CARBON AND NITROGEN ISOTOPE SYSTEMATICS WITHIN A SECTOR-GROWTH DIAMOND FROM THE MIR KIMBERLITE, YAKUTIA

Abstract

A single Yakutian octahedral diamond, displaying striking internal growth structure whereby cubic and octahedral growth sectors are inter-grown and surrounded by an octahedral rim, has been analysed for carbon and nitrogen isotopic compositions (by secondary ion mass spectrometry, SIMS), and for nitrogen concentration (by SIMS and Fourier transform infrared spectroscopy, FTIR) and nitrogen aggregation state (by FTIR). A graphite “seed” inclusion identified within the diamond is enriched in K, Ca, Ti, Rb, and Sr, providing evidence that the diamond may have grown from a carbonate melt/fluid interacting with upper mantle rocks. Carbon and nitrogen isotope compositions become progressively heavier from the core region (δ13C=−7‰ to −5‰ and δ15N=−3‰) towards the inner rim zones (δ13C=−3‰ and δ15N=+8.9‰ to +5‰) of the diamond. Nitrogen concentration and aggregation measurements show corresponding decreases that generally correlate with the isotopic variation.
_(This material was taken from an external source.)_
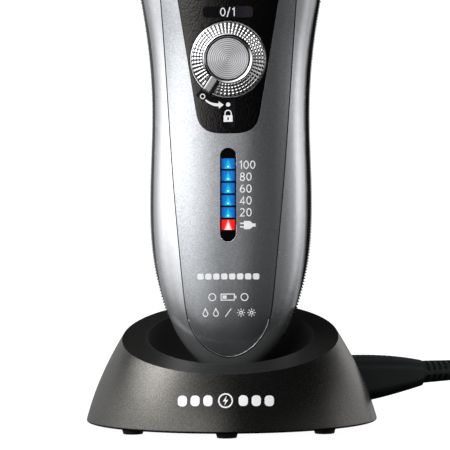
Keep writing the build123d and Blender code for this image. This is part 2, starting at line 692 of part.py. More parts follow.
def trough(y, top, radius, bottom):
    """A thin arched foil, closed by a plate at each end."""
    outside = crown(arch(y, top, radius, bottom), FOIL_SPAN)
    inside = crown(arch(y, top - FOIL_SHEET, radius - FOIL_SHEET, bottom - 2), FOIL_SPAN - 0.6)
    return outside - inside


def make_foils():
    for side, name in ((-1, "front"), (1, "rear")):
        save(f"foil_{name}", trough(side * FOIL_Y, FOIL_TOP, FOIL_RADIUS, 151.5))
        slit = trough(side * SLIT_Y, SLIT_TOP, SLIT_RADIUS, 152.5)
        cut = block(-0.3, 0.3, side * SLIT_Y - 3, side * SLIT_Y + 3, SLIT_TOP - 1.9, SLIT_TOP + 1)
        slit = slit - [fan(cut, k * SLIT_PITCH) for k in range(-14, 15)]
        save(f"slit_foil_{name}", slit)


def fan(shape, distance):
    """Turns a shape about the crown's axis, so that it moves by distance along X."""
    axis = Axis((0, 0, FOIL_TOP - CROWN_RADIUS), (0, 1, 0))
    return shape.rotate(axis, math.degrees(distance / CROWN_RADIUS))


def make_blades():
    for side, name in ((-1, "front"), (1, "rear")):
        y = side * FOIL_Y
        radius = FOIL_RADIUS - FOIL_SHEET - BLADE_GAP
        top = FOIL_TOP - FOIL_SHEET - BLADE_GAP
        carrier = block(-21, 21, y - 3.2, y + 3.2, 147.9, 150.4)
        carrier = carrier + block(-3, 3, y - 3.0, y + 3.0, 150.3, 152.6)
        fin_face = Plane.YZ * arch(y, top, radius, 150.2)
        fin = Pos(-0.25, 0, 0) * extrude(fin_face, 0.5)
        core = crown(arch(y, top - 2.6, radius - 2.6, 150.2), 20.5)
        fins = [fan(fin, (k - 11.5) * FIN_PITCH) for k in range(24)]
        blade = carrier + core + fins
        blade = blade & block(-22, 22, y - radius, y + radius, 147.9, 170)
        save(f"inner_blade_{name}", blade - rod_z(1.5, 147, 151.5, 0, y))

        y = side * SLIT_Y
        radius = SLIT_RADIUS - FOIL_SHEET - BLADE_GAP
        top = SLIT_TOP - FOIL_SHEET - BLADE_GAP
        cutter = crown(arch(y, top, radius, 150.6), 22.5)
        tooth_gap = block(-0.45, 0.45, y - 3, y + 3, top - 1.9, top + 1)
        cutter = cutter - [fan(tooth_gap, (k + 0.5) * SLIT_PITCH) for k in range(-13, 13)]
        cutter = cutter + block(-6, 6, y - 1.2, y + 1.2, 148.2, 151.5)
        save(f"slit_cutter_{name}", cutter - rod_z(0.78, 147, 151.4, 0, y))


def make_foil_frame():
    lower = Pos(0, 0, HEAD_JOINT_Z + 0.2) * RectangleRounded(2 * HEAD_HALF[0], 2 * HEAD_HALF[1], 9)
    middle = Pos(0, 0, 151.5) * RectangleRounded(2 * HEAD_HALF[0] + 0.4, 2 * HEAD_HALF[1] + 0.4, 9)
    upper = Pos(0, 0, FRAME_TOP) * RectangleRounded(2 * HEAD_HALF[0] - 1.6, 2 * HEAD_HALF[1] - 0.5, 8.5)
    frame = loft([lower, middle, upper])
    frame = frame - slab(FOIL_SPAN + 0.25, 13.95, 0.6, 140, 170)
    save("foil_frame", frame)


def main():
    os.makedirs("parts", exist_ok=True)
    make_stand()
    make_cord()
    make_front_housing()
    make_front_panel()
    make_rear_cover()
    make_gasket_and_screws()
    make_lock_ring()
    make_power_button()
    make_electronics()
    make_battery_and_chassis()
    make_neck()
    make_trimmer()
    make_head_housing()
    make_motor()
    make_foils()
    make_blades()
    make_foil_frame()


main()
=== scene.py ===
import json
import math

import bmesh
import bpy
import numpy as np
from mathutils import Matrix, Vector
from mathutils.bvhtree import BVHTree


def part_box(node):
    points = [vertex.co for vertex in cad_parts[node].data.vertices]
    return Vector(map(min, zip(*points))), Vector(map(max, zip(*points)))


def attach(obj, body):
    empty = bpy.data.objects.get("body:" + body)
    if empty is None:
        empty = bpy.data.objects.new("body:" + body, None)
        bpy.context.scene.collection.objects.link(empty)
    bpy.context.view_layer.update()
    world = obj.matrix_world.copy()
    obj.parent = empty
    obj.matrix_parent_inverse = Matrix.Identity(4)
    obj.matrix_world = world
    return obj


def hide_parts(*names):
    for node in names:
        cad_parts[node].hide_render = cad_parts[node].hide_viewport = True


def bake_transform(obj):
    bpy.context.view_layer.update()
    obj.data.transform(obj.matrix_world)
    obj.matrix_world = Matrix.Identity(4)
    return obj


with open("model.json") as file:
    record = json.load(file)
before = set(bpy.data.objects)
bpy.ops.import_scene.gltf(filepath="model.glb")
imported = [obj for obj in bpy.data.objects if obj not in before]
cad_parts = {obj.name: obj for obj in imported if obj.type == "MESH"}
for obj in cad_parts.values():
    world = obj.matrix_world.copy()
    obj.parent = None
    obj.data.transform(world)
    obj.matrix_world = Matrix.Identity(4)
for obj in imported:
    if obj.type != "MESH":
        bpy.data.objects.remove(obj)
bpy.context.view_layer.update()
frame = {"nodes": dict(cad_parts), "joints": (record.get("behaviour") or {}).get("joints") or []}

# Looks for the foil shaver in its charging stand. The CAD nodes get materials, and some of them get a finer
# visual piece. The shaver's pieces are drawn in its own frame, in millimetres: x to its right, y backwards,
# z along its length from the middle of its bottom end. TO_ROW turns that frame into the row frame, in metres.

NODES = frame["nodes"]
JOINTS = {joint["name"]: joint for joint in frame["joints"]}
UP = Vector(JOINTS["lift_out"]["axis"]).normalized()
FACE = Vector(JOINTS["lock_turn"]["axis"]).normalized()
SIDE = UP.cross(FACE)
MM = 0.001
SEAT = Matrix.Translation(Vector(JOINTS["lift_out"]["pos_m"]))
TO_ROW = SEAT @ Matrix((SIDE, -FACE, UP)).transposed().to_4x4() @ Matrix.Scale(MM, 4)
TO_LOCAL = TO_ROW.inverted()
DIAL = TO_LOCAL @ Vector(JOINTS["lock_turn"]["pos_m"])


def node_points(node):
    """A CAD node's points, in the shaver's frame."""
    return [TO_LOCAL @ v.co for v in NODES[node].data.vertices]


def node_box(node):
    """The lowest and the highest corner of a CAD node, in the shaver's frame."""
    points = node_points(node)
    return [Vector([pick(p[i] for p in points) for i in range(3)]) for pick in (min, max)]


# ---------------------------------------------------------------- materials


class Nodes:
    """Adds nodes to a tree. A value is a number, a colour, a vector or another node's output."""

    def __init__(self, tree):
        self.tree = tree

    def put(self, value, target):
        """Links or sets a value on a node's input."""
        if isinstance(value, bpy.types.NodeSocket):
            self.tree.links.new(value, target)
        else:
            target.default_value = value

    def add(self, kind, inputs=None, **settings):
        node = self.tree.nodes.new(kind)
        for key, value in settings.items():
            setattr(node, key, value)
        for key, value in (inputs or {}).items():
            self.put(value, node.inputs[key])
        return node

    def math(self, operation, a, b=0.0, c=0.0):
        return self.add("ShaderNodeMath", {0: a, 1: b, 2: c}, operation=operation).outputs[0]

    def vector(self, operation, a, b=(0, 0, 0), output="Vector"):
        return self.add("ShaderNodeVectorMath", {0: a, 1: b}, operation=operation).outputs[output]

    def split(self, vector):
        return self.add("ShaderNodeSeparateXYZ", {"Vector": vector}).outputs

    def span(self, value, low, high, out_low=0.0, out_high=1.0):
        inputs = {"Value": value, "From Min": low, "From Max": high, "To Min": out_low, "To Max": out_high}
        return self.add("ShaderNodeMapRange", inputs).outputs["Result"]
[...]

These systematic changes within the core and intermediate regions of the diamond are consistent with their formation during diamond growth from CO2-rich fluids as a continuous event, accompanied by slight progressive isotopic fractionation of carbon and nitrogen. However, the observed isotope and nitrogen abundance trends differ from those predicted from thermodynamic modelling of fluid–solid equilibria in a C–N–O–H-bearing system due to changes in parameters such as fO2.